How long can an IRS tax lien last?
An IRS tax lien can last as long as the tax debt remains unpaid or unresolved. However, the IRS generally has 10 years from the date of tax assessment to collect the debt, which is known as the Collection Statute Expiration Date (CSED). Once the 10-year statute of limitations expires, the IRS loses its legal claim to levy or collect the debt, and the tax lien should be released.
It is important to note that certain actions or events can extend the 10-year statute of limitations, such as:
- Filing an Offer in Compromise: If you submit an Offer in Compromise to the IRS, the statute of limitations is suspended while the offer is being reviewed and during the 30 days after the IRS makes a decision on your offer.
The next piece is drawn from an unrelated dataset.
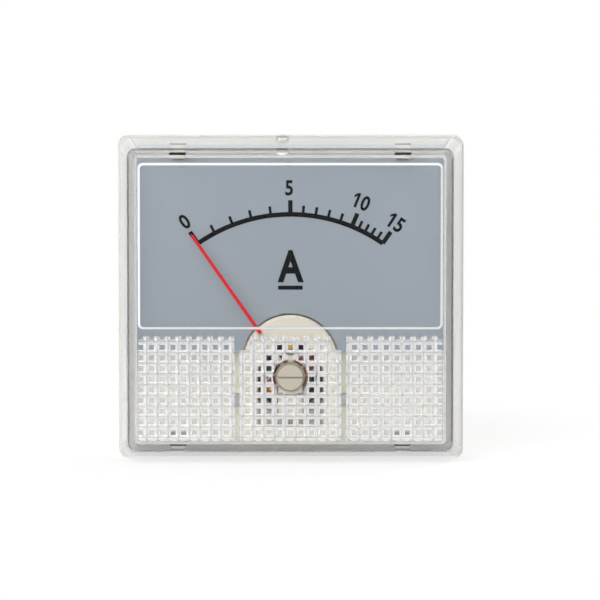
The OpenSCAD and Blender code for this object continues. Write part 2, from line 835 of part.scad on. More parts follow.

- Bankruptcy: The statute of limitations is suspended during bankruptcy proceedings and for an additional six months after the bankruptcy case is closed.
- Collection Due Process (CDP) hearing: If you request a CDP hearing, the statute of limitations is suspended from the date you request the hearing until the final resolution of the hearing.
- Installment agreements: The statute of limitations is suspended while an installment agreement is in effect and for an additional 90 days after the agreement’s termination.
To ensure that a tax lien is released after the statute of limitations expires, you should monitor the Collection Statute Expiration Date and contact the IRS if the lien is not released automatically. Additionally, it’s crucial to consult with a tax professional to understand how your specific situation may impact the statute of limitations and the duration of the tax lien.